Nowy przepis jednak nie zamyka tej luki w pełni. Zgodnie z testowaną wersją, zawodnik korzystający z pomocy medycznej musi pauzować dwie minuty – z dwoma wyjątkami:
Jeśli pomoc wynika z faulu, za który rywal dostał żółtą lub czerwoną kartkę – poszkodowany wraca od razu.
Jeśli pomocy wymaga bramkarz, również nie będzie kierowany na dwuminutową karę, bo bez niego gra byłaby niemożliwa.
Pierwszy dzień testów: nikt nie wyleciał
FIFA poinformowała uczestników Pucharu Narodów Arabskich o nowince i możliwych konsekwencjach. Tunezyjski piłkarz Ferjani Sassi chwalił ten pomysł, uznając go za skuteczny sposób na ograniczenie niepotrzebnych przerw.

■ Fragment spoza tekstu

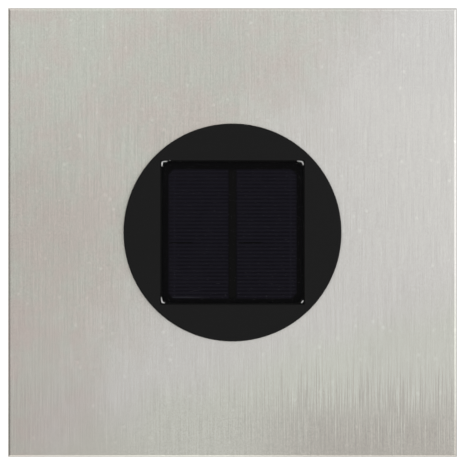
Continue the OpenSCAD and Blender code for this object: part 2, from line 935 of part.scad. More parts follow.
// Middle line of the contact spring: a helix with a short straight end along its axis at each end
function spring_place(angle, x) = [x, spring_r * cos(angle), spring_r * sin(angle)];
spring_steps = 24 * spring_turns;
spring_end = 2 * spring_wire_r;
spring_angles = concat([0], [for (i = [0 : spring_steps]) 360 * spring_turns * i / spring_steps],
    [360 * spring_turns]);
spring_path = concat(
    [spring_place(0, 0)],
    [for (i = [0 : spring_steps])
        spring_place(spring_angles[i + 1], spring_end + (spring_l - 2 * spring_end) * i / spring_steps)],
    [spring_place(360 * spring_turns, spring_l)]);
spring_gap = min([for (i = [1 : spring_steps - 12], j = [i + 12 : spring_steps + 1])
    norm(spring_path[i] - spring_path[j])]) - 2 * spring_wire_r;
echo(spring_least_gap_to_itself = spring_gap);

module contact_spring() {
    color("silver")
        translate([contact_t - bay_l / 2, battery_y, battery_z])
            wire(spring_path, [for (a = spring_angles) [0, cos(a), sin(a)]], spring_wire_r, 6);
}

module contact_plates() {
    plate_step = 1;
    plate_h = battery_d - 2 * plate_step;
    color("silver")
        for (x = [-1, 1])
            translate([x * (bay_l / 2 - contact_t / 2), battery_y, 0]) {
                translate([0, 0, battery_z]) cube([contact_t, contact_w, plate_h], center = true);
                translate([-contact_t / 2, -tag_w / 2, battery_z])
                    cube([contact_t, tag_w, tag_top - battery_z]);
            }
}

module battery() {
    can_l = battery_l - terminal_h;
    edge = 0.6;
    color("seagreen")
        translate([battery_end_x - battery_l, battery_y, battery_z])
            rotate([0, 90, 0]) {
                rotate_extrude() {
                    square([battery_d / 2 - edge, can_l]);
                    translate([0, edge]) square([battery_d / 2, can_l - 2 * edge]);
                    for (z = [edge, can_l - edge])
                        translate([battery_d / 2 - edge, z]) circle(edge);
                }
                cylinder(battery_l, r = terminal_r);
            }
}

// Switch

module switch_body() {
    color("gainsboro")
        translate([switch_x, switch_y, switch_bottom])
            difference() {
                translate([-switch_w / 2, -switch_depth / 2, 0])
                    cube([switch_w, switch_depth, switch_h]);
                translate([-foot_room_w / 2, -foot_room_depth / 2, switch_floor])
                    cube([foot_room_w, foot_room_depth, foot_room_h]);
                translate([-knob_slot_w / 2, -knob_slot_depth / 2, -cut])
                    cube([knob_slot_w, knob_slot_depth, switch_floor + 2 * cut]);
            }
}

// The knob at the left end of its travel, with three grip grooves across its tip
module switch_slider() {
    foot_z = switch_bottom + switch_floor + part_gap;
    knob_z = module_bottom - knob_out;
    groove = 0.3;
    color([0.1, 0.1, 0.1])
        translate([switch_x - switch_travel / 2, switch_y, 0]) {
            translate([-foot_w / 2, -foot_depth / 2, foot_z]) cube([foot_w, foot_depth, foot_h]);
            difference() {
                translate([-knob_w / 2, -knob_depth / 2, knob_z])
                    cube([knob_w, knob_depth, foot_z + foot_h / 2 - knob_z]);
                for (x = [-1, 0, 1])
                    translate([x * knob_w / 3, 0, knob_z])
                        cube([groove, knob_depth + cut, 2 * groove], center = true);
            }
        }
}

// Battery cover

module battery_cover() {
    color([0.8, 0.8, 0.8])
        difference() {
            translate([0, 0, module_bottom]) linear_extrude(cover_t) cover_outline(0);
            at_cover_screws() {
                translate([0, 0, module_bottom - cut])
                    cylinder(cover_t + 2 * cut, r = cover_screw_r + hole_gap);
                translate([0, 0, module_bottom])
                    cylinder(
                        cover_head_h,
                        r1 = 2 * cover_screw_r + thread_gap,
                        r2 = cover_screw_r + thread_gap);
            }
        }
}

module cover_seal() {
    seal_in = 0.5;
    seal_out = cover_corner_r;
    color([0.08, 0.08, 0.08])
        translate([0, battery_y, module_bottom + cover_t])
            linear_extrude(cover_seal_t)
                difference() {
                    round_rectangle(bay_l + 2 * seal_out, bay_w + 2 * seal_out, seal_out);
                    round_rectangle(bay_l + 2 * seal_in, bay_w + 2 * seal_in, seal_in);
                }
}

module cover_screws() {
    tip_gap = 1.6;
    shank_l = module_base_t + cover_boss_h - tip_gap;
    slot_w = 0.5 * cover_screw_r;
    color("silver")
        at_cover_screws()
            translate([0, 0, module_bottom]) {
                difference() {
                    cylinder(cover_head_h, r1 = 2 * cover_screw_r, r2 = cover_screw_r);
                    for (a = [0, 90])
                        rotate([0, 0, a])
                            cube([2 * cover_screw_r, slot_w, cover_head_h], center = true);
                }
                translate([0, 0, cover_head_h / 2])
                    cylinder(shank_l - cover_head_h / 2, r = cover_screw_r);
            }
}

hat();
hat_studs();
stud_washers();
stud_nuts();
upper_gasket();
lower_gasket();
diffuser();
carrier();
head_screws();
post();
foot_screws();
socket();
base_plate();
module_housing();
module_gasket();
panel_board();
solar_cells();
panel_resin();
panel_sealant();
module_base();
module_seal();
module_screws();
circuit_board();
driver_parts();
board_screws();
leds();
lens();
panel_leads();
battery_leads();
contact_spring();
contact_plates();
switch_body();
switch_slider();
battery_cover();
cover_seal();
cover_screws();
battery();
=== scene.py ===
"""Looks of a square solar path light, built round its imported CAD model.

Metres, +Z up, with the origin under the middle of the base plate. The camera looks straight
down on the hat, with +X to the right and +Y at the top of the picture.
"""

from __future__ import annotations

import logging
import math
from dataclasses import dataclass, fields, replace
from enum import Enum

import bmesh
import bpy
from mathutils import Matrix, Vector

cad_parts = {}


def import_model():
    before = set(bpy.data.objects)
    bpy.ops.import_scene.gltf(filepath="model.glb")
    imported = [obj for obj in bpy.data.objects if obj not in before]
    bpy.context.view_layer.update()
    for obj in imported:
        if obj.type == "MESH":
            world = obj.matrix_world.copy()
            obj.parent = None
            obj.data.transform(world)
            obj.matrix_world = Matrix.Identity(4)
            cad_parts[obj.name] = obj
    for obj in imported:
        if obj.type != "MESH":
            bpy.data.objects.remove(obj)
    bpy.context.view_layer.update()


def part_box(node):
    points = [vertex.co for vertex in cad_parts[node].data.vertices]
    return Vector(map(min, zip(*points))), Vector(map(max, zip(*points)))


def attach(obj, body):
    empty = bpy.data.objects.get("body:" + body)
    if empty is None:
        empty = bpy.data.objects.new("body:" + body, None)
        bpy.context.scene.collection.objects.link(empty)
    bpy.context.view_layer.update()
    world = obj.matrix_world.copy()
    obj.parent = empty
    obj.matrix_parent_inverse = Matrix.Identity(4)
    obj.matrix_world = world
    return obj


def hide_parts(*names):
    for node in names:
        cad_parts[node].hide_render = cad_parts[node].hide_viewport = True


LOG = logging.getLogger("path_light")
Pair = tuple[float, float]
Triple = tuple[float, float, float]
Rgba = tuple[float, float, float, float]
Node = bpy.types.Node
Outputs = bpy.types.NodeOutputs
# What an input can be linked to: an output, or a node, which stands for its first one in use
Signal = bpy.types.NodeSocket | Node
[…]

Po dwóch meczach rozegranych pierwszego dnia turnieju pojawiły się pierwsze wnioski. Przede wszystkim — nikt jeszcze nie trafił na dwuminutową karę. Możliwe, że sama groźba takiej sankcji podziałała odstraszająco. W meczu Kataru z Palestyną przez długi czas utrzymywał się bezbramkowy remis, a obie drużyny parły do przodu, nie myśląc o kradzeniu czasu. Faworyzowany Katar przegrał ostatecznie 0:1. W starciu Tunezji z Syrią — zakończonym sensacyjnym zwycięstwem Syryjczyków — także nie było prób opóźniania gry.
Zauważalne było natomiast, że przy każdej kolizji arbitrzy szybko dopytywali zawodników, czy naprawdę potrzebują medycznej interwencji. I ci najczęściej odmawiali.
Potencjalne problemy: przypadek Madibo
Choć pomysł wydaje się słuszny, testy już ujawniły problematyczne scenariusze. W meczu Kataru z Palestyną Assim Omer Madibo po starciu z rywalem wyraźnie cierpiał. Początkowo wrócił do gry, lecz po kilku minutach znów padł na murawę. Wezwano medyków i nosze. Choć zawodnik zszedł o własnych siłach, nie był w stanie kontynuować meczu. Co ważne — nie było faulu, ani kartki, więc teoretycznie powinien czekać dwie minuty za linią. W praktyce od razu został zmieniony. To pokazuje, że nowy przepis wymaga doprecyzowania — inaczej kontuzjowany zawodnik mógłby zostać… ukarany.